Nun hat sich das Bundesverfassungsgericht allerdings im Jahr 1952 im Verbotsurteil gegen die Sozialistische Reichspartei (SRP) darüber geäußert, was das eigentlich ist, die freiheitlich-demokratische Grundordnung. Zu den für sie konstitutiven Prinzipien zählt sie unter anderem das „Mehrparteienprinzip“ und die „Chancengleichheit der Parteien“. Eben diese Chancengleichheit wiederum hat das Bundesverfassungsgericht  verschiedentlich bemüht, um Eingriffe des Staates in Parteien zurückzuweisen. Maßnahmen, so das Bundesverfassungsgericht, die die Existenz einer Partei auf’s Spiel setzen, dürften ausschließlich vom Verfassungsgericht getroffen werden.

Entscheidend ist vor diesem Hintergrund, ob der Entzug staatlicher Gelder einen so empfindlichen Eingriff in den Bestand einer politischen Partei darstellt, dass von „Chancengleichheit“ im Sinne der FDGO nicht mehr die Rede sein kann. In seinem Gutachten schreibt Eppinghaus hierzu, dass die Erwähnung einer extremistischen Partei in Verfassungsschutzberichten deren Rechte zwar berührt, aber in hinnehmbarer Form, da sie dennoch die Möglichkeit habe, für sich zu werben. „Eingriffe bei der staatlichen Finanzierung belassen der Partei diese Freiheit praktisch nicht. Wenn private Spender nicht im erforderlichen Umfang zur Verfügung stehen, bedrohen Einschnitte die betroffene Partei in ihrer Existenz.“ Selbst nach Eppinghaus müsste dies also zur Konsequenz haben, dass durch die Aussetzung staatlicher Parteienfinanzierung de facto das Entscheidungsmonopol des Bundesverfassungsgerichtes und damit das Parteienprivileg abgeschafft wird. Das Grundgesetz würde dann zum Schutze der FDGO und damit auch der Chancengleichheit von Parteien in genau diese mit Hilfe der Politik eingreifen, sich also selbst in den Schwitzkasten nehmen. Wenn, wie Eppinghaus sagt, Parteien dann verfassungsfeindliche Ziele verfolgen, wenn sie sich „gegen die freiheitliche demokratische Grundordnung“ richten, zu dieser aber auch die Chancengleichheit der Parteien gehört und der Bundestagspräsident diese Einschränkung vornehmen können soll, also eigentlich der Logik der FDGO zuwider handelt, stellt sich am Ende die paradoxe Frage, ob Eppinghaus‘ Vorschlag den Bundestagspräsidenten nicht zu einem Verfassungsfeind wider Willen macht.

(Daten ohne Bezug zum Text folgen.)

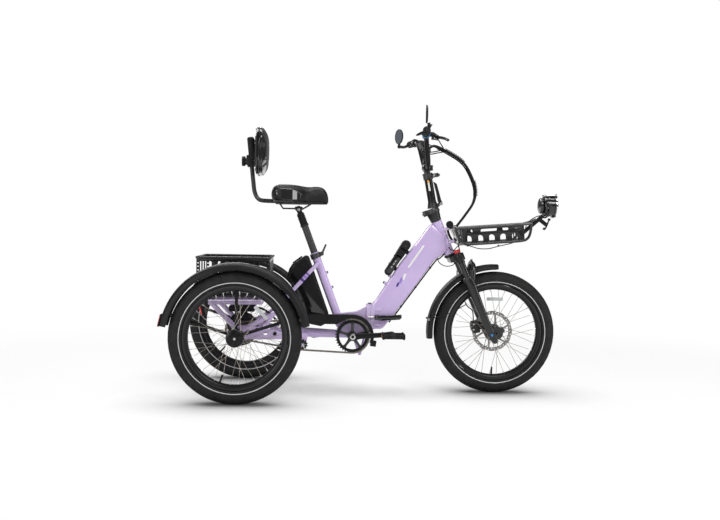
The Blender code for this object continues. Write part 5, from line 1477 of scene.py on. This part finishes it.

Um so verwunderter reibt man sich allerdings die Augen, dass Schünemann dennoch dafür plädiert, eine entsprechende Regelung vorzunehmen oder sie rechtlich zumindest für zulässig hält. Er stützt sich in seiner Argumentation darauf, dass die Chancengleichheit der Parteien nicht von der Ewigkeitsgarantie des Grundgesetzes berührt werde und folglich eine „systemimmanente Modifikation“ zulässig sei.

Nun ja, darüber mögen die Juristen fleißig streiten. Nachdenklich hingegen stimmt, dass Eppinghaus, der zuvor die Einstellung staatlicher Finanzierung faktisch mit dem Aus der Partei gleichgesetzt hatte, wenige Seiten später plötzlich doch davon spricht, dass der „Finanzierungsausschluss gegenüber dem Parteiverbot ein erheblich milderes Mittel darstellt.“ Praktisch formuliert stellt sich also die Frage, ob der Ausschluss von der Parteienfinanzierung eher einem milderen Mittel wie der Erwähnung in einem Verfassungsschutzbericht gleichkommt und daher noch als zulässig angesehen werden muss oder ob sich dieser eher mit einem Parteiverbot vergleichen lässt, da beide Maßnahmen in der Regel dieselben Konsequenzen haben, nämlich das Ende der Partei. Eine klare Antwort auf die Frage hatte Eppinghaus eigentlich schon gegeben, um sie in seinem eigenen Gutachten wenig später wieder zurückzunehmen.

So kann sich einem bei der Lektüre des Gutachtens durchaus ein mulmiges Gefühl einstellen. Und vor allem drängt sich eine Frage auf: Warum lehnt die CDU ein Verbot der rechtsextremen, verfassungswidrigen NPD ab, während sie es offenbar anstrebt, der rechtsextremen und verfassungswidrigen NPD den Geldhahn abzudrehen und so faktisch zu demselben Ergebnis zu kommen? Der ehrlichere Weg wäre der nach Karlsruhe. Wer dazu nicht den Mut hat oder eine politische Auseinandersetzung mit der NPD für richtiger hält, sollte sich davor hüten, die politische Substanz unserer demokratischen Verfassung unter Beschuss zu nehmen.